Venu à Paris pour trouver une nouvelle clientèle, François-Bernardin Frey s’établit rue de Surenne dans le faubourg Saint-Honoré entre 1754 et 1775. Son succès est manifeste, il rejoint les peintres des Bâtiments du roi : un document daté du 27 juin 1768 atteste de l’activité du « S. Frey, Peintre en pastel » concernant « divers portraits » pour « Madame » qui s’élevait à 4584 livres, transmis aux Bâtiments du roi pour paiement . Proche de la couronne, certains portraits des filles de Louis XV – aujourd’hui perdus – furent attribués à sa main.

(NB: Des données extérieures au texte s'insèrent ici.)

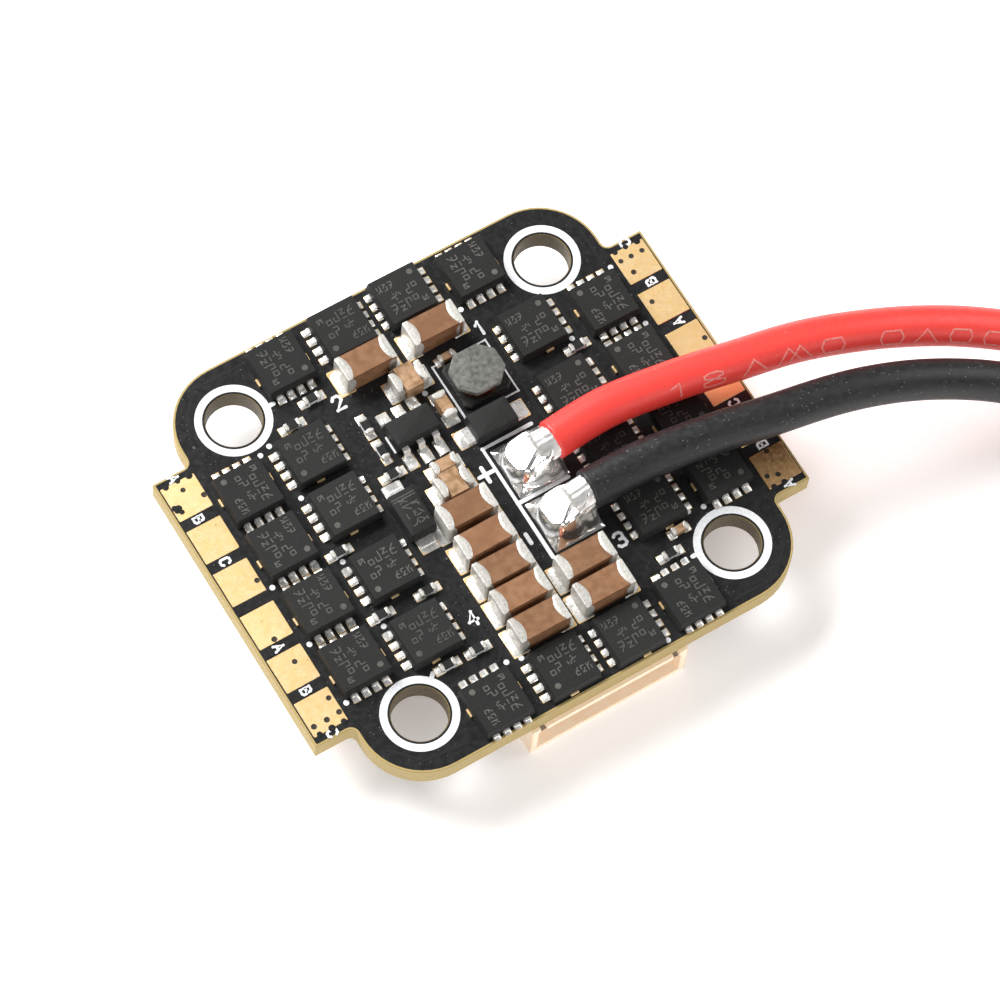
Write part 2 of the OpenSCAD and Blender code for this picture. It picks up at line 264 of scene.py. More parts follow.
@dataclass(frozen=True)
class LaminateFinish(Finish):
    """Glass-fibre laminate, whose routed edge shows its layers."""

    thickness: float = 1.4
    layers: int = 7
    band: Colour = (0.8, 0.66, 0.34)

    def base_colour(self, graph: Graph, place: Socket, mask: Socket) -> Socket:
        """Lays pale glass layers between darker resin.

        Args:
            graph: the material's graph.
            place: position on the piece in millimetres.
            mask: the grain's mask.

        Returns:
            The colour's socket.
        """
        height = graph.add("ShaderNodeSeparateXYZ", {0: place}).outputs[2]
        turns = graph.math("MULTIPLY", height, tau * self.layers / self.thickness)
        wave = graph.ramp(graph.math("SINE", turns), -0.4, 0.9)
        fibre = graph.blend(graph.math("MULTIPLY", wave, mask), self.colour, self.band)
        return graph.blend(graph.math("MULTIPLY", mask, 0.35), fibre, self.shade)


@dataclass(frozen=True)
class SolderFinish(Finish):
    """Bright solder with faint copper and flux tints."""

    tint: Colour = (0.75, 0.42, 0.32)

    def base_colour(self, graph: Graph, place: Socket, mask: Socket) -> Socket:
        """Adds a few coppery spots where the strands show through.

        Args:
            graph: the material's graph.
            place: position on the piece in millimetres.
            mask: the grain's mask.

        Returns:
            The colour's socket.
        """
        bright = graph.blend(mask, self.colour, self.shade)
        patches = graph.add("ShaderNodeTexNoise", {"Vector": place, "Scale": 1.7, "Detail": 2.0, "Distortion": 1.2})
        return graph.blend(graph.ramp(patches.outputs[0], 0.7, 0.76, 0.0, 0.7), bright, self.tint)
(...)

Parmi les élégantes figures féminines qu’il place au premier plan de son travail, notre portrait se positionne comme le chef-d’œuvre connu de l’artiste à ce jour. Vraisemblablement issu d’une commande, le pastel représente une jeune femme à mi-corps dans un cadre délimité par un vase sur piédouche à décor de guirlandes et un entablement sur lequel elle est accoudée, tenant dans sa main droite un masque de bal et relevant délicatement sa robe de sa main gauche. Dans les années 1750, la robe volante connue jusqu’à lors laisse place à la robe à la française que porte ici le modèle : par un corsage désormais noué devant ainsi que sur les côtés, un spectaculaire manteau ouvert sur une pièce d’estomac accompagné d’une jupe assortie dont les plis « à la Watteau » sont amplifiés par la présence de paniers placés de part et d’autre de sa taille. La robe faite de soierie est ornée de dentelles, nœuds et fleurs que l’on retrouve dans sa longue chevelure poudrée et tressée, nouée par des fleurettes, élément de signature apparaissant dans quelques autres portraits dont celui conservé au musée Pouchkine de Moscou (ill. 2). Les manches dites « en pagode » sont plates et ouvertes en entonnoirs auxquelles sont fixées des engageantes de mousseline de coton. L’œuvre peut être datée autour de l’année 1750 grâce au ruban fait de mousseline de soie brodée noué autour du cou de la jeune femme, caractéristique de la mode de cette décennie.

Avec ce format spectaculaire, Frey rivalise avec la peinture à l’huile. Cette œuvre majestueuse révèle les dons de l’artiste dans la pratique du pastel permettant de rendre avec précision les effets de matières. Ici, l’estompe apporte du volume aux étoffes de soie et de mousseline. En tant qu’excellent dessinateur, il dévoile son ingéniosité et sa virtuosité dans le traitement de la lumière dans laquelle baignent ses sujets. Ici, elle rend d’une part la grâce et la douceur du modelé du visage et illustre d’autre part la luxueuse qualité de soierie de la robe. Les spécialistes reconnaissent en Frey une qualité particulière dans le rendu réaliste de la psychologie de ses modèles rendue à travers une attention particulière dédiée au regard : les pupilles sont généralement très petites par rapport à l’iris.

Reçu membre associé de l’Académie de Saint-Luc, proche de la couronne tout comme de l’aristocratie, Frey jouit d’une grande réputation de son vivant. L’artiste ne signait pas systématiquement ses œuvres, la paternité de ses pastels a pu parfois être confondue avec celles de ses éminents contemporains tels que François-Hubert Drouais (1727-1775). Par ailleurs, de nombreux pastiches tardifs portant une signature apocryphe furent relevés par le spécialiste Neil Jeffares, révélant ainsi l’aura dont l’artiste jouissait de son vivant.